When manual research breaks down
Manual research works well when you are exploring one or two ideas deeply.
It starts to break down when:
- You want to monitor multiple markets at once
- You need to track whether a signal is strengthening or fading over time
- Useful discussions are spread across Reddit, X, and smaller communities
- You want less browsing and more distilled pattern detection
That is where a research product can help.
Miner is useful here because it focuses on turning noisy Reddit and X conversations into daily briefs that highlight stronger product signals: repeated problems, buyer intent, weak signals worth tracking, and conversation patterns that are easy to miss when researching manually.

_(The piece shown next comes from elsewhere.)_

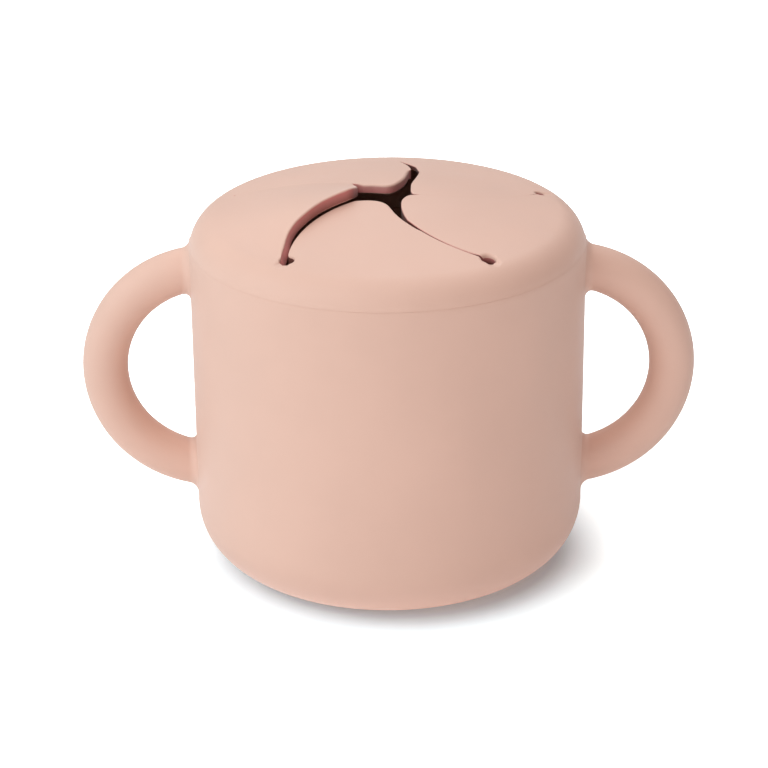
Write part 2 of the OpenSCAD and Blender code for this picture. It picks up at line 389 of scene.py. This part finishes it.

# For each flap: name and angle of its middle; how far its tip stands proud of the dome, how far its
# anticlockwise side is raised, how much thicker the sheet is there, and how far the wall of its
# anticlockwise slit slants out on its way down; how dark its wall is painted between the holes, a painted
# shade; for its anticlockwise and its clockwise slit the hole, the distance of the edge from the slit's
# middle line and the edge rounding; the rounding round the tip; and the points in plan, with the flap's
# middle on +X, that the edge passes through from one slit, round the tip, to the other
FLAPS = [
    ("front", 270, (0.5, 0.0, 0.0, 0.0), 1.0, (OPEN_HOLE, 0.17, 0.18), (BESIDE_RAISED, 0.12, 0.25), 0.3,
     [(19.0, 6.6), (16.4, 4.6), (13.7, 2.9), (11.2, 1.7), (8.6, 0.8), (6.3, -0.1), (4.6, -1.7),
      (3.85, -3.8), (3.75, -5.9)]),
    ("right", 342, (0.9, 0.0, 0.0, 0.0), 2.0, (SMALL_HOLE, 0.004, 0.025), (OPEN_HOLE, 0.17, 0.35), 0.35,
     [(6.3, 0.5), (5.2, 0.05), (4.6, -1.4), (4.5, -3.4), (5.0, -5.6), (6.0, -8.2), (7.2, -10.5),
      (8.6, -12.6)]),
    ("back_right", 54, (0.9, 0.0, -1.3, 0.0), 2.0, (SHUT_HOLE, 0.01, 0.03), (SMALL_HOLE, 0.004, 0.025), 0.3,
     [(26.6, 15.3), (25.7, 12.9), (24.4, 10.5), (23.1, 8.6), (20.6, 6.3), (19.0, 4.8), (17.2, 3.7),
      (13.7, 1.9), (10.4, 0.4), (8.2, -0.7), (5.6, -2.4), (3.6, -3.9), (2.75, -5.2)]),
    ("back_left", 126, (0.9, 0.0, 0.0, 0.0), 0.7, (SHUT_HOLE, 0.01, 0.03), (SHUT_HOLE, 0.01, 0.03), 0.6,
     [(8.9, 1.25), (7.6, 0.65), (6.1, -0.8), (4.4, -2.1), (3.6, -3.2), (3.7, -4.8), (5.1, -7.4),
      (6.8, -9.7), (8.6, -11.6), (12.4, -15.2)]),
    ("left", 198, (0.9, 2.9, 0.6, 0.98), 1.1, (OF_RAISED, 1.05, 0.6), (SHUT_HOLE, 0.01, 0.03), 0.5,
     [(28.1, 15.95), (26.95, 13.8), (25.8, 12.2), (23.7, 10.1), (21.2, 8.3), (17.1, 5.2), (13.1, 3.3),
      (10.1, 2.2), (8.2, 0.8), (6.9, -1.3), (5.8, -3.4), (5.1, -5.7), (5.1, -7.8)]),
]


def slit_side(centre, radius, hole, start, stop, gap, widening, count=300):
    """A slit's edge: centre + (radius + g) (cos t, sin t) with t from start to stop degrees. g is the gap,
    which grows by widening exp(-(d / WIDENING_REACH)^2) at the distance d from the hole."""
    t = np.radians(np.linspace(start, stop, count))
    ray = np.stack([np.cos(t), np.sin(t)], -1)
    d = np.linalg.norm(centre + radius * ray - hole, axis=1)
    return centre + (radius + gap + widening * np.exp(-(d / WIDENING_REACH) ** 2))[:, None] * ray


def turn_about(centre, p):
    """Angle of the point p about centre, in degrees."""
    return math.degrees(math.atan2(p[1] - centre[1], p[0] - centre[0]))


def flap_edge(side_on, side_off, points):
    """Free edge of a flap in plan, from its anticlockwise hole round its tip to its clockwise hole: part of
    each hole's circle, the two slit edges, and a Catmull-Rom curve between them through points. Returns the
    edge and the distances along it at which its parts meet."""
    hole_on, hole_off = HOLE_PLACE, HOLE_PLACE * [1, -1]
    (radius_on, _, wide_on, _), gap_on, _ = side_on
    (radius_off, _, wide_off, _), gap_off, _ = side_off

    # headings in which the two slits leave their holes, square to the slit circles' radii there, and half
    # the angle that each slit's mouth takes up of its hole; a mouth is never wider than 0.9 of the hole
    leave_on = turn_about(ANTICLOCKWISE_SLIT, hole_on) - 90
    leave_off = turn_about(CLOCKWISE_SLIT, hole_off) - 90 + 360
    mouth_on = math.degrees(math.asin(min(0.9, (gap_on + wide_on) / radius_on)))
    mouth_off = math.degrees(math.asin(min(0.9, (gap_off + wide_off) / radius_off)))
    notch_on = arc(*hole_on, radius_on, FLAP_HALF_TURN, leave_on + mouth_on, 60)
    notch_off = arc(*hole_off, radius_off, leave_off - mouth_off, -FLAP_HALF_TURN, 80)

    # each slit's edge ends a little short of the point next to it, and the curve joins the two edges
    short = 0.04
    start = turn_about(ANTICLOCKWISE_SLIT, notch_on[-1])
    stop = turn_about(ANTICLOCKWISE_SLIT, points[0])
    stop += (start - stop) * short
    edge_on = slit_side(ANTICLOCKWISE_SLIT, SLIT_R, hole_on, start, stop, gap_on, wide_on)
    start = turn_about(CLOCKWISE_SLIT, points[-1])
    stop = turn_about(CLOCKWISE_SLIT, notch_off[0])
    start += (stop - start) * short
    edge_off = slit_side(CLOCKWISE_SLIT, SLIT_R, hole_off, start, stop, -gap_off, -wide_off)
    curve = through([edge_on[-8], edge_on[-1], *points, edge_off[0], edge_off[7]])
    path = np.concatenate([notch_on[:-1], edge_on[:-1], curve[1:-1], edge_off, notch_off[1:]])
    s = along(path)
    joins = s[[len(notch_on) - 1, len(notch_on) + len(edge_on) - 2, -len(edge_off) - len(notch_off) + 1,
               -len(notch_off)]]
    step = 0.05
    even = at_distance(path, np.linspace(0, s[-1], round(s[-1] / step)))
    return smoothed(even, 5), joins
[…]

For builders who want an ongoing view of what is changing, that is often more practical than trying to read everything themselves.
A practical next step
If you want to do better market research for product ideas this week, do this:
- Pick one narrow problem hypothesis.
- Collect 20 to 40 relevant conversation snippets from at least three source types.
- Group them into recurring problem patterns.
- Mark each pattern for urgency, frequency, workarounds, and spending signals.
- Write a one-page summary of the opportunity and the strongest reasons it might be weak.
- Decide: build, monitor, or drop.
That process is simple, but it forces discipline.
The point is not to eliminate uncertainty. It is to replace vague excitement with grounded evidence from real user conversations.
If you can do that consistently, you will waste less time on loud ideas and spend more time on product opportunities that show real market shape before you build.